Beatrice Tonnesen Advertisement 1902From The American Monthly Review of Reviews, Edited by Albert Shaw, July-December 1902. Reproduced from Google Books.

Small prints says:

The Tonnesen Life Photographs are acknowledged to be the most superb productions in all the world. Beatrice Tonnesen, the poseuse, was the American Representative of Photography at the Paris Exposition, and stands at the head of Photographic Art.
In Black Flemish Oak, with Finest Belgian Glass,

  1. A. Hayseed,
  2. The Tonnesen Madonna,
  3. My Baby Sleeps,
  4. A Letter from Home,

Size, 11 x 18 inches.
If desired beautifully hand-colored, add $1 for one or all. Exquisite Holiday Gifts. Send P.O. or express order for $2 or $3 to

8 thoughts on “Advertisement: 1902 in American Monthly Review of Reviews

  1. i have a friend that has one of these pictures, “A Hayseed”. They are just want to know if it is worth any thing?

  2. Hello Jason,
    Tonnesen’s original prints are popular with collectors. How much your friend’s print is worth would depend on the condition of the print and whether and how it is framed. Also, “A Hayseed” was sold in black and white as well as color versions, with the color version being the rarer of the two. Thanks for visiting our website.
    Lois

  3. the picture I was asking about a hay seed is a black and white. the frame is black and in fair condition. the picture looks like it is in good condition we do not want to take it out of the frame. could you give us a ball park figure.

  4. Hi Jason,\nI am not an antiques dealer so I really hate to assign a value. Just as one who has occasionally noticed the sales of these types of prints, I would guess maybe $15 – $30. But you really should take it to a dealer and get a professional opinion.\nLois

  5. i will let them know that a dealer would be able to give them a better opinion on it. Thank you for you opinion.

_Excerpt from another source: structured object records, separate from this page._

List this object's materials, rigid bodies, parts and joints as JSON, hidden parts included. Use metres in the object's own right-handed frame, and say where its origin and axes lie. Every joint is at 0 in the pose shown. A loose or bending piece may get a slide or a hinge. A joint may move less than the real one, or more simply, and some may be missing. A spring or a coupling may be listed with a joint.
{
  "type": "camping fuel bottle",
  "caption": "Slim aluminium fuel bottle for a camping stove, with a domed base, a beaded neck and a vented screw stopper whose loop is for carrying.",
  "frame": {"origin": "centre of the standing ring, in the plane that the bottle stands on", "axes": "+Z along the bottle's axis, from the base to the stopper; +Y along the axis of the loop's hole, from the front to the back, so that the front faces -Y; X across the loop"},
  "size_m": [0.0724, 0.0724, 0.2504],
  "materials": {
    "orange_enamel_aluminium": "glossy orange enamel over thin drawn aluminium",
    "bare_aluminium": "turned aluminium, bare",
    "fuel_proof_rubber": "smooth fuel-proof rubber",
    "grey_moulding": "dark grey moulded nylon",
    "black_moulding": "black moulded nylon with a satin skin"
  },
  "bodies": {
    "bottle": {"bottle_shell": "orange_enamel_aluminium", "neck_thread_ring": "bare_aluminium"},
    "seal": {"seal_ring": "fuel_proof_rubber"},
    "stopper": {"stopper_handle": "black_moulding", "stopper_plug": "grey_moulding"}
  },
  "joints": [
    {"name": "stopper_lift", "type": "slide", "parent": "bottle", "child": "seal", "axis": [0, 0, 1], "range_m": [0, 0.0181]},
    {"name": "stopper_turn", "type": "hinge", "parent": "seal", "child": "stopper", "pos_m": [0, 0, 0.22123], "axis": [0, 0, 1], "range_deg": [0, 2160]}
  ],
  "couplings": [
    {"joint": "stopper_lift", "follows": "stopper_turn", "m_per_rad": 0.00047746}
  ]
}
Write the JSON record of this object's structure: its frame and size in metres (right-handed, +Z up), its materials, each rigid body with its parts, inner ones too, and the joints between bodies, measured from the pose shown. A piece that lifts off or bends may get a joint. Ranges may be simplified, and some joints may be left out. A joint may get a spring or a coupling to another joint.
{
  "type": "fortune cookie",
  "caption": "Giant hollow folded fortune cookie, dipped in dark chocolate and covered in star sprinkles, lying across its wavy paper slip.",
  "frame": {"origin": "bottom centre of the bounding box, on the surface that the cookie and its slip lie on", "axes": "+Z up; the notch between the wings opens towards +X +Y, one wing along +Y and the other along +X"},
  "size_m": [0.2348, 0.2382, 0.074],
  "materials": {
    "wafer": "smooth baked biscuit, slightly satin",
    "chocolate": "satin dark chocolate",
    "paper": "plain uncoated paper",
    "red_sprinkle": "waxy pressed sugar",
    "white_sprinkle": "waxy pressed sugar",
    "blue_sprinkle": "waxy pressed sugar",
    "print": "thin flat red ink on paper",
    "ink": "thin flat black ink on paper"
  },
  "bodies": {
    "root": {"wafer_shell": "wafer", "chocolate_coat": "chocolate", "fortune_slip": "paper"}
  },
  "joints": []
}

  6. I have an oil painting of the hayseed. It is circa 1890 and wonder if it could be the original. Thanks,

  7. Hi Karen,
    Thanks for writing. How interesting! We’d love to see a photo of your oil painting, although we certainly aren’t art experts. Is the painting signed? Is anything written on the back of it? “The Hayseed” was one of Tonnesen’s early commercially successful photographs. Like most of Tonnesen’s original works, we know it existed as a photograph. But we don’t know if it ever became an oil painting, either by Tonnesen, her staff or the publisher. As seen in the early ad (above), it was marketed as a photograph which could be ordered in a hand-colored version. Tonnesen is known to have painted from some of her photos. Some of those have appeared as full color, signed prints and some have been found as prints attributed “From Painting by Tonnesen.” In addition, some of her photographs have appeared as full color prints, although unsigned and unattributed. In those cases, it is likely that someone – either a Tonnesen Studio artist or an artist on the staff of the publisher – painted from the photo, prior to publication. I do have a colored print of “The Hayseed” in my collection, and it would be interesting to compare its appearance with that of your painting. Mine has very subdued colors and I had assumed it was printed from a hand-colored photo. But it’s possible it came from a painting. If your painting is not signed by Tonnesen, and/or if it differs significantly from the photo, it is also possible that someone who owned a copy of one of the original prints, painted from it. It was not uncommon for print owners to paint from their favorite art or calendar prints.